Decenni di dittatura e di scelte politiche finalizzate principalmente a tutelare gli interessi della famiglia reale hanno precipitato lo Swaziland in uno stato di profonda indigenza. Due fattori hanno poi contribuito a peggiorare ulteriormente la situazione, a cavallo tra il 20° e il 21° secolo: la diffusione dell’Aids e la carestia alimentare. Lo Swaziland ha infatti il tasso più alto al mondo di malati di Aids (26% della popolazione) e tra i più alti tassi di decessi. La carestia, invece, colpì il 40% dell’intera popolazione e aprì un’emergenza sanitaria che indusse la comunità internazionale a mobilitarsi. La Commissione europea, nel 2002, approvò così l’invio di 2 milioni di dollari di aiuti umanitari destinati a Lesotho e Swaziland. Nel 2005, anno in cui il 70% della popolazione viveva con meno di un dollaro al giorno, lo Swaziland è risultato essere il paese che ha ricevuto più aiuti umanitari al mondo.
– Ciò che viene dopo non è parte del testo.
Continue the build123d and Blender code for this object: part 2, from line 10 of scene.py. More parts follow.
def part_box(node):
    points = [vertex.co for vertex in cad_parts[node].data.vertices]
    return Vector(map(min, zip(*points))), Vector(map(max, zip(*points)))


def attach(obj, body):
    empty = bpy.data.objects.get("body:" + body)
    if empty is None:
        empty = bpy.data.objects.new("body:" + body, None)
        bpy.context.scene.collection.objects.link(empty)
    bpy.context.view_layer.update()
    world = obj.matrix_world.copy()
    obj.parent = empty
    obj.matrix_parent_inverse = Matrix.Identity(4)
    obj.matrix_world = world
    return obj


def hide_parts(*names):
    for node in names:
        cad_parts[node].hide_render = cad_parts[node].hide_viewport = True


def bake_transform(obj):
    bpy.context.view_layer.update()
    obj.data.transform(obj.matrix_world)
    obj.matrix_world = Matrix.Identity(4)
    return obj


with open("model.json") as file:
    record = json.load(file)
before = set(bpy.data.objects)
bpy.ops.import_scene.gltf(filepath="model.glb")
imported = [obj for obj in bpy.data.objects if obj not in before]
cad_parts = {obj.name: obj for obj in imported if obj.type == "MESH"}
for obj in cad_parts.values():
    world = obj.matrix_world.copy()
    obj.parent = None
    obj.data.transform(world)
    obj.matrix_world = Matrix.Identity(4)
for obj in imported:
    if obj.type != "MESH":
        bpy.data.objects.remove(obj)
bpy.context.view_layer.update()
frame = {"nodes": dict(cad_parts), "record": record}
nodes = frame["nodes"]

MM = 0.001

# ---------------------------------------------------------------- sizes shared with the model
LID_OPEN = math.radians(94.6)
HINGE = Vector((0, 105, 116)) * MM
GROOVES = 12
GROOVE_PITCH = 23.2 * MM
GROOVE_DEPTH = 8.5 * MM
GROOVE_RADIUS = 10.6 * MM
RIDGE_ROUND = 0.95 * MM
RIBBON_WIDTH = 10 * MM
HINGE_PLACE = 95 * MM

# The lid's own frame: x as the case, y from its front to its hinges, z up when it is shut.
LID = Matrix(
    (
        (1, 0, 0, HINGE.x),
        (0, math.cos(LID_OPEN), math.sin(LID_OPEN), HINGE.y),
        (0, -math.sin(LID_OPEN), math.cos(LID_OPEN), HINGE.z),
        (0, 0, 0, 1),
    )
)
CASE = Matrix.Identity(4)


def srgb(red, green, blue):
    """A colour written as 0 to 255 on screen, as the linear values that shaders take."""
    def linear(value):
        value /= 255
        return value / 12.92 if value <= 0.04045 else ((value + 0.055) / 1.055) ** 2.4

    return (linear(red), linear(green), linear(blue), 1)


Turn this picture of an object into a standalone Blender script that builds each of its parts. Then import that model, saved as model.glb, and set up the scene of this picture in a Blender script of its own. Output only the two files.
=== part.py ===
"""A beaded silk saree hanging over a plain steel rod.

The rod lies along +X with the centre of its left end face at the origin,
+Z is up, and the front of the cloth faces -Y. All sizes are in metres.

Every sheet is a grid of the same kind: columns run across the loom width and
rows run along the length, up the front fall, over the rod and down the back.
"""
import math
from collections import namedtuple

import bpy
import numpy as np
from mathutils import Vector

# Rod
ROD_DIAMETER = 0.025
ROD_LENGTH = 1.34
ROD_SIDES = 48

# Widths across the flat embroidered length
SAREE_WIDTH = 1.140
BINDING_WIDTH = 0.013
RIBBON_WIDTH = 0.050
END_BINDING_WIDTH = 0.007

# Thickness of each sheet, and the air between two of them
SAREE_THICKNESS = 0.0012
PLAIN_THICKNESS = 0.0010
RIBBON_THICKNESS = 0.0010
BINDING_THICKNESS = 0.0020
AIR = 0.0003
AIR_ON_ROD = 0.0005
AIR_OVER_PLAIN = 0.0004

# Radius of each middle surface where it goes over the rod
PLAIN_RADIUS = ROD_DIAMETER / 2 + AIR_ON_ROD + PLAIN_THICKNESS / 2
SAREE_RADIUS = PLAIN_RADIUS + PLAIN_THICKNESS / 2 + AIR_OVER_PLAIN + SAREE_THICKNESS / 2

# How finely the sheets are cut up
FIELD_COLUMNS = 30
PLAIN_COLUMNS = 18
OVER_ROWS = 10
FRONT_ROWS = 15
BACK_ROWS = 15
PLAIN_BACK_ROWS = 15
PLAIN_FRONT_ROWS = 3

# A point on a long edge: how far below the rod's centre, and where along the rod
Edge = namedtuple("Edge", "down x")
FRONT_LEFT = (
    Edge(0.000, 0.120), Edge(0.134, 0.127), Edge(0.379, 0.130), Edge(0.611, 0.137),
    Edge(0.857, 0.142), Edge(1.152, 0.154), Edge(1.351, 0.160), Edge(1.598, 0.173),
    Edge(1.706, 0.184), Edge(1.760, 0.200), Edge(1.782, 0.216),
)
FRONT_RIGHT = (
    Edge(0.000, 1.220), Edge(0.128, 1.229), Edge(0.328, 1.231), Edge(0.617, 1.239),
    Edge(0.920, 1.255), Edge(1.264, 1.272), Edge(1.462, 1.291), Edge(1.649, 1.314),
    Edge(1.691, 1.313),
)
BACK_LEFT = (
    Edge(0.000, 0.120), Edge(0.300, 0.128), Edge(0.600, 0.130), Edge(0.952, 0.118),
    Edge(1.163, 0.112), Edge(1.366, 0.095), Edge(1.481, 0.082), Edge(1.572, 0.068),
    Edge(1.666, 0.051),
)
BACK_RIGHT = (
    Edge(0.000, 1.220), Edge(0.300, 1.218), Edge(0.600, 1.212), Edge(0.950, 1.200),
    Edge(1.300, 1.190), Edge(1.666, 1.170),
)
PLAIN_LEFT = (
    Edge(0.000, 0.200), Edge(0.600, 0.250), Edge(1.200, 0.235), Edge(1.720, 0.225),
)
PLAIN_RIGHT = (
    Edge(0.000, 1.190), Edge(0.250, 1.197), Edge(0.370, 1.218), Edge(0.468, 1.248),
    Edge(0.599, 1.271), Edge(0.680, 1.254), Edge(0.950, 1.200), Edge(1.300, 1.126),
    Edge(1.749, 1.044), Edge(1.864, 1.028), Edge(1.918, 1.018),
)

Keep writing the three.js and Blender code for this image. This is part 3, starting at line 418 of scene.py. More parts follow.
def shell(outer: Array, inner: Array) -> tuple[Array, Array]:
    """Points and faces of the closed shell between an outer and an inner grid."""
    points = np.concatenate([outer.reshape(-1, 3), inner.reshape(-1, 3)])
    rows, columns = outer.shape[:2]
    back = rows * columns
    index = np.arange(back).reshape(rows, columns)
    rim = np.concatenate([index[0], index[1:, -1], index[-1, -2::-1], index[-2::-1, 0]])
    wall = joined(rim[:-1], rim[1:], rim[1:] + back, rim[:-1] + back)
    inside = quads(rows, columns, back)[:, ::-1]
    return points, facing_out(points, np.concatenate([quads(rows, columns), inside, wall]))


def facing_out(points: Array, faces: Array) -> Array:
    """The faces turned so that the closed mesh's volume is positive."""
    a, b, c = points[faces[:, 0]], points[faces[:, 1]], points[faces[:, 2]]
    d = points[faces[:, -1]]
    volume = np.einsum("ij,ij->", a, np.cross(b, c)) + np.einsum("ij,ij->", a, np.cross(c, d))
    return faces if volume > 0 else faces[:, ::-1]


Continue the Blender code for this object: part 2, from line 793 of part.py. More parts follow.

Sul piano internazionale il paese è fortemente legato al Sudafrica, che è il primo partner commerciale e l’unico fornitore di energia. Lo Swaziland, inoltre, è attivo nella cooperazione regionale attraverso l’Unione doganale dell’Africa meridionale (Sacu) e la Comunità di sviluppo dell’Africa meridionale. Stati Uniti e Unione Europea costituiscono i maggiori donatori di aiuti umanitari, senza i quali lo Swaziland verterebbe in gravi condizioni.